Current Dodgers’ Platoon Splits, 2023
Player |
Bats |
wRC+ vs. LHP |
wRC+ vs. RHP |
Mookie Betts |
R |
189 |
159 |
Shohei Ohtani |
L |
135 |
196 |
Freddie Freeman |
L |
174 |
158 |
Will Smith |
R |
116 |
120 |
Max Muncy |
L |
76 |
136 |
James Outman |
L |
93 |
128 |
Teoscar Hernández |
R |
120 |
100 |
Jason Heyward |
L |
97 |
123 |
Miguel Rojas |
R |
102 |
52 |
Chris Taylor |
R |
111 |
97 |
Manuel Margot |
R |
84 |
97 |
All in all, the Dodgers sticking a good hitter in left field on a lucrative one-year deal is a blindingly obvious value proposition for both player and team. Even Hernández’s down year in Seattle was worth 1.8 WAR. That’s not the kind of bargain that’ll get managerial efficiency porn written about your team, but it’s fine. Barring injury (and Hernández has no significant history of that), the Dodgers make out fine even in a realistic worst-case scenario. From an on-field perspective, there just isn’t that much to hem and haw about.
The financial side of it is a little more interesting, if only because the Dodgers (if only by reputation) are ruining baseball or whatever by trying to sign good players. It bears repeating that even with this glut of signings, the Dodgers are still only second behind the Mets in taxable payroll, and only $32 million ahead of the all-homegrown, all-under-market extensions, do-it-the-right-way Braves. And those selfsame Braves are on course to spend $38 million more than the Rangers, whose World Series doesn’t count because they signed a bunch of free agents. At least I think that’s how it works, from a normative perspective.
The Dodgers are one of only a few entities in baseball who understand that money is all made up anyway, and penalties that come only in money don’t have to impact the on-field product.
When the Dodgers signed Hernández, they were already over the second tax surcharge threshold of $277 million. That’s the one where all the draft pick penalties kick in. Anything beyond that only costs money. Especially because the Mariners didn’t put a qualifying offer on Hernández on his way out the door.

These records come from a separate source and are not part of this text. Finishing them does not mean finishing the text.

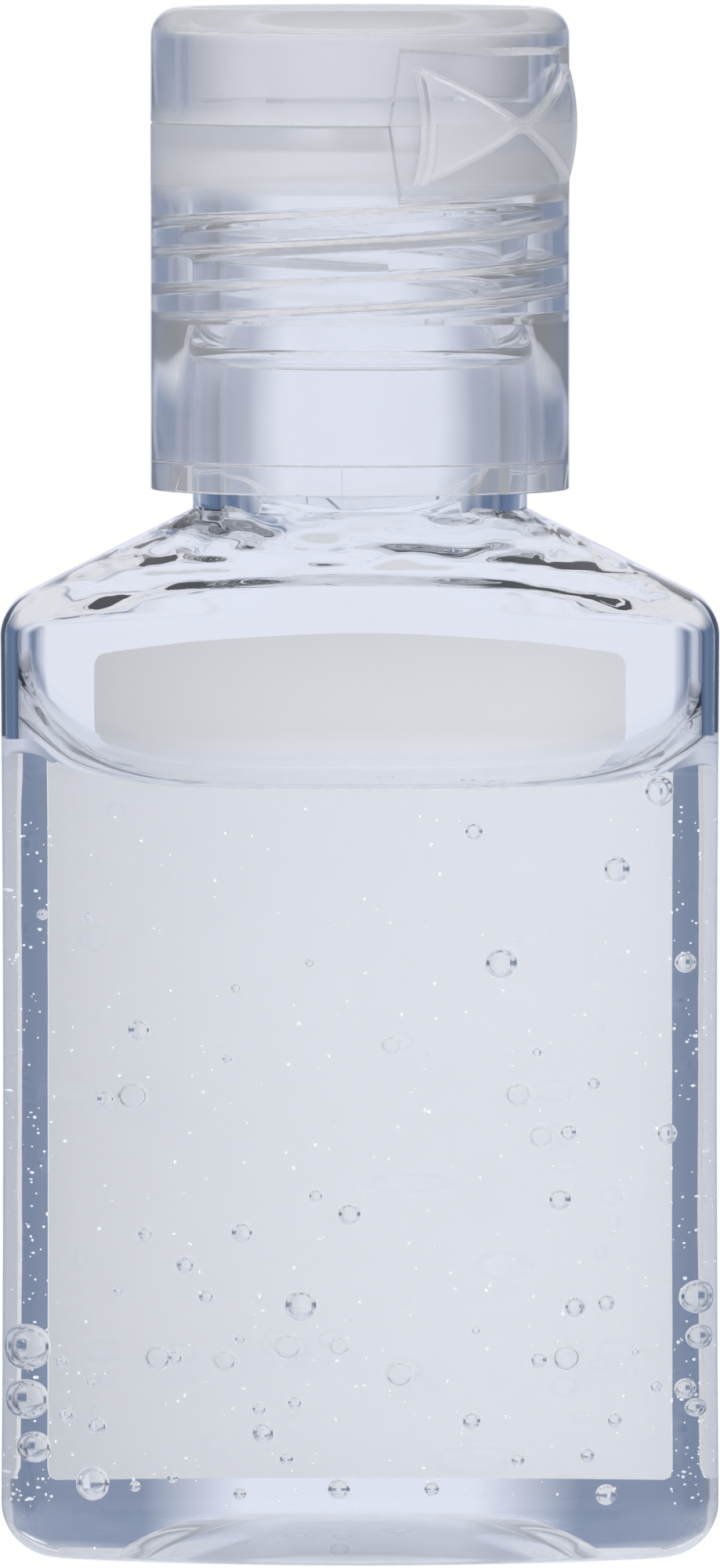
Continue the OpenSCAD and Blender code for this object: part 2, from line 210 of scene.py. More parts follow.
def smooth(a, b, value):
    t = max(0.0, min(1.0, (value - a) / (b - a)))
    return t * t * (3 - 2 * t)


def gathered(ring):
    """A ring of the shoulder's inside, moved in where the plastic gathered: in a ridge along the fold above
    the front and the back, and in long swirls on the slopes above it."""
    found = []
    for x, y, z in ring:
        over = z - fold_z + fold_fall * (x / half_w) ** 2
        out = smooth(gather_ends_from, gather_ends_to, abs(x) / half_w)
        ends = smooth(0, gather_fade, neck_base - z) * (1 - gather_ends * out)
        place = Vector((x / swirl_long, y / swirl_long, z / swirl_high))
        swirl = 0.5 + noise.noise(place) + 0.4 * noise.noise(2.3 * place)
        swirl *= smooth(-gather_below, gather_fade, over)
        thick = ends * (ridge * math.exp(-(over / ridge_half) ** 2) + swirl_in * swirl)
        reach = math.hypot(x, y)
        found.append((x - gather_slant * thick * x / reach, y - gather_slant * thick * y / reach,
                      z - gather_slant * thick))
    return np.array(found)


def neck_radius(z):
    """Outer radius of the neck round a ring at height z, with its bead and its right-hand thread."""
    up = z - neck_base - bead_up
    bead = bead_out * math.sqrt(max(0.0, 1 - (up / bead_half) ** 2))
    turns = ring_angle / (2 * math.pi)
    thread_z = neck_top - thread_down - thread_turns * thread_pitch
    radius = np.full(AROUND, neck_r + bead)
    for turn in range(math.ceil(thread_turns)):
        along = (turns + turn) / thread_turns
        centre = thread_z + (turns + turn) * thread_pitch
        flank = (thread_root / 2 - np.abs(z - centre)) / ((thread_root - thread_crest) / 2)
        ends = np.minimum(along, 1 - along) / thread_fade
        radius = np.maximum(radius, neck_r + thread_out * np.clip(np.minimum(flank, ends), 0, 1))
    return radius


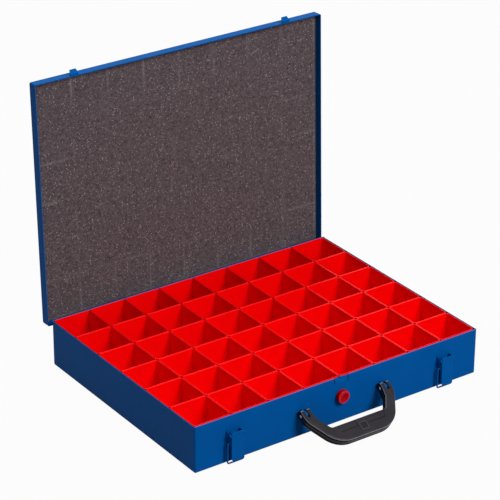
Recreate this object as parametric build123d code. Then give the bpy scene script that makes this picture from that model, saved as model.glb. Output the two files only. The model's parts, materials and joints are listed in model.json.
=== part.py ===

I heard once that people who don’t have their emotional needs met for long enough will convince themselves that they don’t actually need the love and support they’ve been missing. (As portrayed in the saddest scene from the final season of Succession.) And based on their budgeting, I’m starting to suspect that the Mariners feel the same way about making the playoffs. Either way, they couldn’t (or wouldn’t) risk Hernández accepting a qualifying offer, which as a revenue sharing recipient would’ve netted them a pick in the second compensation round when he signed with another team. Last year, Round 2C was picks no. 68 through 70.
The Dodgers, therefore, retain the two picks they would’ve lost for signing Hernández. Signing Ohtani cost L.A. their second- and fifth-highest picks, plus $1 million in international bonus pool money; signing an additional qualified free agent would’ve cost the Dodgers their third- and sixth-highest picks as well. Moreover, since Hernández has never been given a qualifying offer in his career, the Mariners’ conservative behavior gives the Dodgers a chance to recoup a pick in the 2025 draft if the Hernández signing pans out.
If Hernández hits, the Dodgers could drop a qualifying offer on him and receive a draft pick in Round 4C. In 2023, those picks landed from no. 132 to 137 in the draft, and each came with a pool value just shy of half a million dollars. For a team in perpetual win-now mode, like the Dodgers, every additional pick helps.
It’s amazing what a motivated baseball team can do merely by spending money, and how much the inaction of its competitors allows such a team to profit even more.